If $q\le4$, then $$N^2\le4N^2q^{-1}+q\log(q)^2+4N\log(q)$$ This and $|S_f(N)|\le N$ also verifies $(2)$.

Therefore, we need to consider $$4\lt q\lt e^4$$ Consider $$N^2\gt4N^2q^{-1}+q\log(q)^2+4N\log(q)$$ which is only true for $$N\gt\frac{q\log(q)}{\sqrt{q}-2}$$ and $$N+2N^2q^{-1}+4(N+q)\log(q) \gt4N^2q^{-1}+q\log(q)^2+4N\log(q)$$ which is only true for $$N\lt\frac q4\left(1+\sqrt{1+32\log(q)-8\log(q)^2}\right)$$ Unfortunately, between $q\doteq12.592$ and $q\doteq48.802$ the bounds on $N$ above permit some common values of $N$.

The convex blue curve is $\frac{q\log(q)}{\sqrt{q}-2}$ and the concave red curve is $\frac q4\left(1+\sqrt{1+32\log(q)-8\log(q)^2}\right)$. The area above the blue curve and below the red curve is where the problem lies.

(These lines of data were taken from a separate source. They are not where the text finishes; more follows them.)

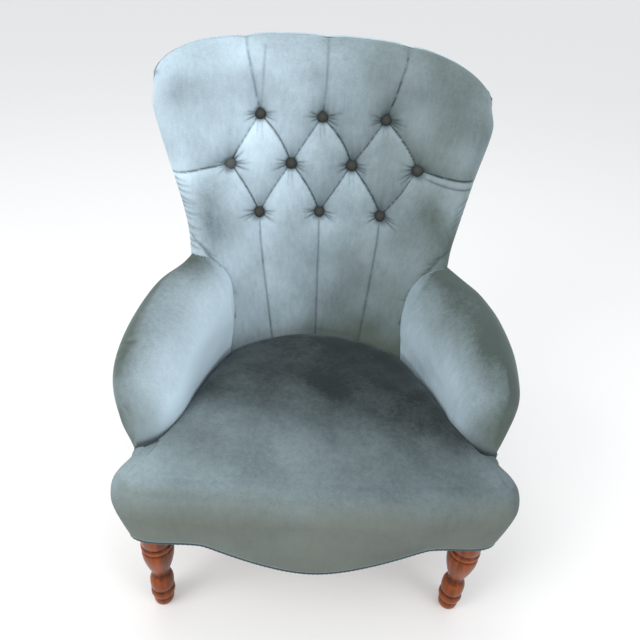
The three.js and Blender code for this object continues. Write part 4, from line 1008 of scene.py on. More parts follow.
def back_relief(x, z):
    """How far folds, buttons and strokes pull the face in, and how dark each point of them is."""
    fold, lap, dark = np.zeros(x.shape), np.zeros(x.shape), np.zeros(x.shape)
    for line, start, end, lift, darkness in FOLDS:
        here = near(x, z, line, 6 * FOLD_REACH)
        away, along, side = near_line(x[here], z[here], line)
        fold[here] = np.maximum(fold[here], lerp(start, end, along) * np.exp(-away / FOLD_REACH))
        ends = np.clip(np.minimum(along, 1.1 - along) * 12, 0, 1)
        lap[here] -= lift * side * np.exp(-away / np.where(side * lift > 0, LAP_PROUD, LAP_DIVE)) * ends
        dark[here] = np.maximum(dark[here], darkness * bump(away, CREASE_WIDTH))
    pit = np.zeros(x.shape)
    for button_x, button_z in ALL_BUTTONS:
        away = np.hypot(x - button_x, z - button_z)
        pit += BUTTON_PIT * np.exp(-away / PIT_REACH)
        above = z - button_z
        shade_reach = np.where(above > 0, above / SHADE_ABOVE, -above / SHADE_BELOW)
        shadow = 0.72 * np.exp(-np.abs(x - button_x) / SHADE_WIDTH - shade_reach)
        dark = np.maximum(np.maximum(dark, shadow), 0.85 * np.exp(-((away / SHADE_RING) ** 4)))
    groove = np.zeros(x.shape)
    for start, end, depth, width in STROKES:
        here = near(x, z, np.array([start, end]), 4 * width)
        away, along, _ = near_line(x[here], z[here], np.array([start, end]))
        taper = np.clip(1.15 - along, 0, 1)
        groove[here] = np.maximum(groove[here], depth * taper * bump(away, width))
        stroke_dark = min(0.9, 0.45 * depth) * taper
        dark[here] = np.maximum(dark[here], stroke_dark * bump(away, 0.85 * width))
    return fold + pit + lap, groove, dark


def padded_face_y(x, z):
    """The stuffed face of the back, as (y, darkness of its creases)."""
    pull, groove, dark = back_relief(x, z)
    rim = rim_y(x, z) - RIM_THICKNESS
    fill = back_fill(x, z)
    return rim - (rim - face_y(x, z) - pull) * fill + groove * np.minimum(1, 0.4 + fill), dark


deepest = back_relief(*(np.array(a, float) for a in zip(*ALL_BUTTONS)))[0].max()
print("the deepest button is pulled in by", round(float(deepest)), "mm")

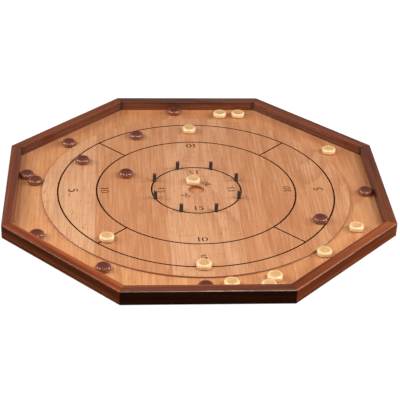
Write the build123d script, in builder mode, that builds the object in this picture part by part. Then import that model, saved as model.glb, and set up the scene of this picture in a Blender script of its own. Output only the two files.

For example, at $q=30$ and $N=32$, we have \begin{align} N^2&=1024\\ N+2N^2q^{-1}+4(N+q)\log(q)&=943.764\\ 4N^2q^{-1}+q\log(q)^2+4N\log(q)&=918.931 \end{align} Thus, it doesn't seem that the third bound, $(2)$, can be derived from the first bound, (1), and the trivial bound. This doesn't mean that $(2)$ is not valid, just that is does not seem to follow from the other bounds.